╭─ Data block

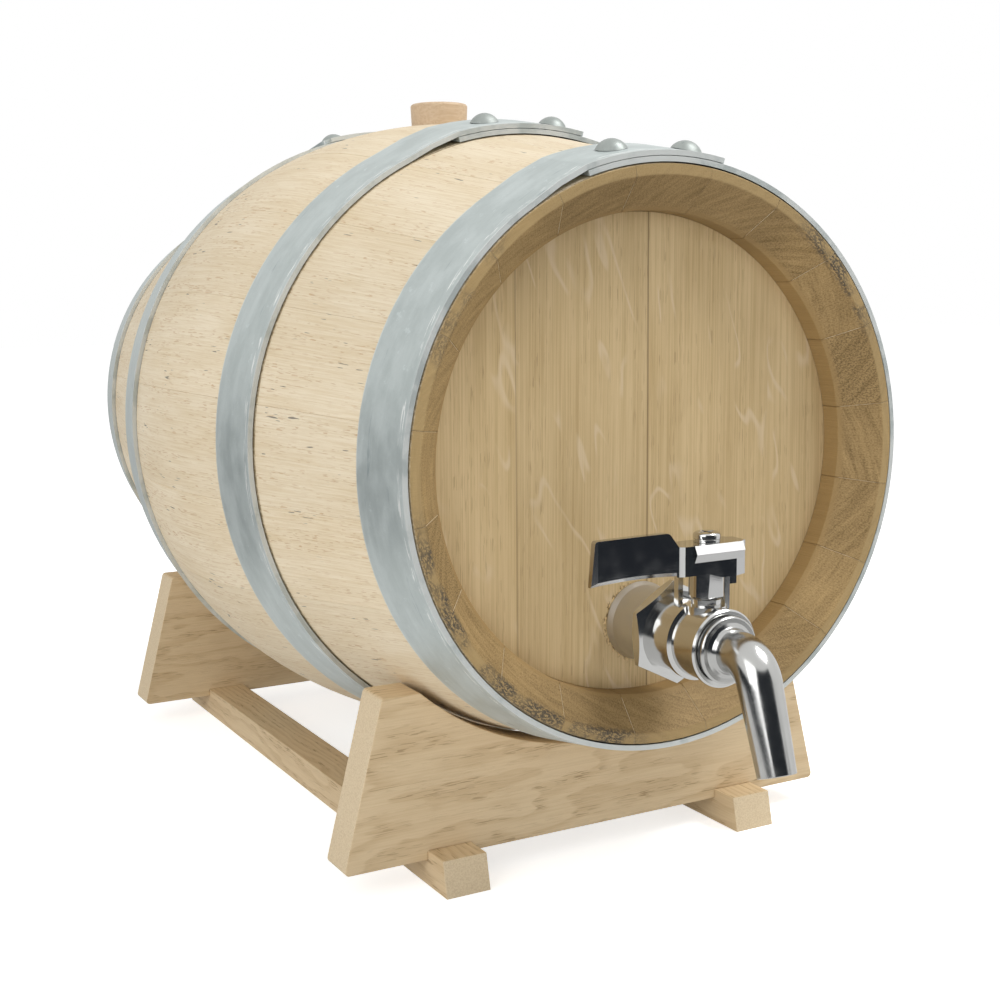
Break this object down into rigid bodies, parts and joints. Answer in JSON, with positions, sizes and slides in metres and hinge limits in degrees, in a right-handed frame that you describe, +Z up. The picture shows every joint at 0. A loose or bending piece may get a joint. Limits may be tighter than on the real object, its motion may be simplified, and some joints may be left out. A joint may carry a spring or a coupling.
{
  "type": "oak cask liquor dispenser",
  "caption": "Small oak cask lying on a wooden cradle, with steel hoops, a wooden bung on top and a lever tap with a bent spout.",
  "frame": {"origin": "on the floor under the middle of the whole object's box", "axes": "+Z up; the cask's axis along Y, with the tap and the front head towards -Y; +X to the right of someone facing the tap"},
  "size_m": [0.2108, 0.3482, 0.2402],
  "materials": {
    "cask_oak": "planed raw oak",
    "head_oak": "planed raw oak",
    "dowel_wood": "raw",
    "bung_wood": "turned raw wood",
    "cradle_oak": "sawn raw oak",
    "galvanised_steel": "galvanised",
    "zinc_plated_steel": "zinc plated",
    "polished_steel": "polished stainless",
    "white_seal": "moulded",
    "black_rubber": "moulded"
  },
  "bodies": {
    "stand": {"front_cradle_board": "cradle_oak", "back_cradle_board": "cradle_oak", "left_rail": "cradle_oak", "right_rail": "cradle_oak", "cradle_screws": "zinc_plated_steel"},
    "cask": {"bung_stave": "cask_oak", "stave_02": "cask_oak", "stave_03": "cask_oak", "stave_04": "cask_oak", "stave_05": "cask_oak", "stave_06": "cask_oak", "stave_07": "cask_oak", "stave_08": "cask_oak", "stave_09": "cask_oak", "stave_10": "cask_oak", "stave_11": "cask_oak", "stave_12": "cask_oak", "stave_13": "cask_oak", "stave_14": "cask_oak", "stave_15": "cask_oak", "stave_16": "cask_oak", "stave_17": "cask_oak", "stave_18": "cask_oak", "stave_19": "cask_oak", "stave_20": "cask_oak", "front_head_board_1": "head_oak", "front_head_board_2": "head_oak", "front_head_board_3": "head_oak", "front_head_board_4": "head_oak", "back_head_board_1": "head_oak", "back_head_board_2": "head_oak", "back_head_board_3": "head_oak", "back_head_board_4": "head_oak", "head_dowels": "dowel_wood", "front_head_hoop": "galvanised_steel", "front_bilge_hoop": "galvanised_steel", "back_bilge_hoop": "galvanised_steel", "back_head_hoop": "galvanised_steel", "hoop_rivets": "galvanised_steel", "tap_shank": "polished_steel", "tap_end_cap": "polished_steel", "tap_body": "polished_steel", "stem_packing": "white_seal", "rear_ball_seat": "white_seal", "front_ball_seat": "white_seal", "spout": "polished_steel", "spout_o_ring": "black_rubber"},
    "bung": {"bung": "bung_wood"},
    "lever": {"tap_lever": "polished_steel", "lever_lock_washer": "polished_steel", "lever_screw": "polished_steel", "valve_stem": "polished_steel", "valve_ball": "polished_steel"}
  },
  "joints": [
    {"name": "cask_lift", "type": "slide", "parent": "stand", "child": "cask", "axis": [0, 0, 1], "range_m": [0, 0.12]},
    {"name": "bung_pull", "type": "slide", "parent": "cask", "child": "bung", "axis": [0, 0, 1], "range_m": [0, 0.05]},
    {"name": "lever_turn", "type": "hinge", "parent": "cask", "child": "lever", "pos_m": [0, -0.13773, 0.1064], "axis": [0, 0, 1], "range_deg": [0, 90]}
  ]
}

╰─

== What to do ==
Copy each line that contains the word "bodies".

== Reply ==
Break this object down into rigid bodies, parts and joints. Answer in JSON, with positions, sizes and slides in metres and hinge limits in degrees, in a right-handed frame that you describe, +Z up. The picture shows every joint at 0. A loose or bending piece may get a joint. Limits may be tighter than on the real object, its motion may be simplified, and some joints may be left out. A joint may carry a spring or a coupling.
  "bodies": {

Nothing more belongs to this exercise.